■ **TASK PROMPT**: Could every line of the data be printed exactly as it reads?

■ **INPUT FOR THIS TASK**:

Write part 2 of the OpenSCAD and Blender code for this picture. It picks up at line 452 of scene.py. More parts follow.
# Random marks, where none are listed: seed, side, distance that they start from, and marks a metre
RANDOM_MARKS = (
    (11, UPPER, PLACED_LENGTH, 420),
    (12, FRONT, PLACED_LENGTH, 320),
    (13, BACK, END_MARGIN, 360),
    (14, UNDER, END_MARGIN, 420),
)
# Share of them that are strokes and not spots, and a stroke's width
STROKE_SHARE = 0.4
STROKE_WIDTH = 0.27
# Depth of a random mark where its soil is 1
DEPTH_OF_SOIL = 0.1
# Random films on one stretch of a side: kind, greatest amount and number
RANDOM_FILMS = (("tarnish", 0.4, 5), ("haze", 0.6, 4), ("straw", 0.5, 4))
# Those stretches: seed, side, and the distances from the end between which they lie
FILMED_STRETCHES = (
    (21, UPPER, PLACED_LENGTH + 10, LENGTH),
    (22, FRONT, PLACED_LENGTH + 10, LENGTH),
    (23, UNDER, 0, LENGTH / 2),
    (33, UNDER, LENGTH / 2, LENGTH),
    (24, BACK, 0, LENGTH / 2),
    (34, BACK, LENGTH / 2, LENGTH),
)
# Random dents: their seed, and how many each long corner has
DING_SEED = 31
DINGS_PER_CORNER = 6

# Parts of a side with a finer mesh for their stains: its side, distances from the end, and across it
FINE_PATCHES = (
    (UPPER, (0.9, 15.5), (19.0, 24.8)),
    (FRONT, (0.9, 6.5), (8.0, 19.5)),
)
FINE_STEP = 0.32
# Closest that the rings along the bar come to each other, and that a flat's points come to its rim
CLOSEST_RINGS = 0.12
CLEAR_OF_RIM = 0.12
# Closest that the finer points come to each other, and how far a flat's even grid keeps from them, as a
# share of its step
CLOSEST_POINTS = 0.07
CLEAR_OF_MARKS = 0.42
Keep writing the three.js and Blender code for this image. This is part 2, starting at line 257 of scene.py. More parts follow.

■ **EXERCISE ANSWER**:
Write part 2 of the OpenSCAD and Blender code for this picture. It picks up at line 452 of scene.py. More parts follow.
# Random marks, where none are listed: seed, side, distance that they start from, and marks a metre
RANDOM_MARKS = (
    (11, UPPER, PLACED_LENGTH, 420),
    (12, FRONT, PLACED_LENGTH, 320),
    (13, BACK, END_MARGIN, 360),
    (14, UNDER, END_MARGIN, 420),
)
# Share of them that are strokes and not spots, and a stroke's width
STROKE_SHARE = 0.4
STROKE_WIDTH = 0.27
# Depth of a random mark where its soil is 1
DEPTH_OF_SOIL = 0.1
# Random films on one stretch of a side: kind, greatest amount and number
RANDOM_FILMS = (("tarnish", 0.4, 5), ("haze", 0.6, 4), ("straw", 0.5, 4))
# Those stretches: seed, side, and the distances from the end between which they lie
FILMED_STRETCHES = (
    (21, UPPER, PLACED_LENGTH + 10, LENGTH),
    (22, FRONT, PLACED_LENGTH + 10, LENGTH),
    (23, UNDER, 0, LENGTH / 2),
    (33, UNDER, LENGTH / 2, LENGTH),
    (24, BACK, 0, LENGTH / 2),
    (34, BACK, LENGTH / 2, LENGTH),
)
# Random dents: their seed, and how many each long corner has
DING_SEED = 31
DINGS_PER_CORNER = 6

# Parts of a side with a finer mesh for their stains: its side, distances from the end, and across it
FINE_PATCHES = (
    (UPPER, (0.9, 15.5), (19.0, 24.8)),
    (FRONT, (0.9, 6.5), (8.0, 19.5)),
)
FINE_STEP = 0.32
# Closest that the rings along the bar come to each other, and that a flat's points come to its rim
CLOSEST_RINGS = 0.12
CLEAR_OF_RIM = 0.12
# Closest that the finer points come to each other, and how far a flat's even grid keeps from them, as a
# share of its step
CLOSEST_POINTS = 0.07
CLEAR_OF_MARKS = 0.42
Keep writing the three.js and Blender code for this image. This is part 2, starting at line 257 of scene.py. More parts follow.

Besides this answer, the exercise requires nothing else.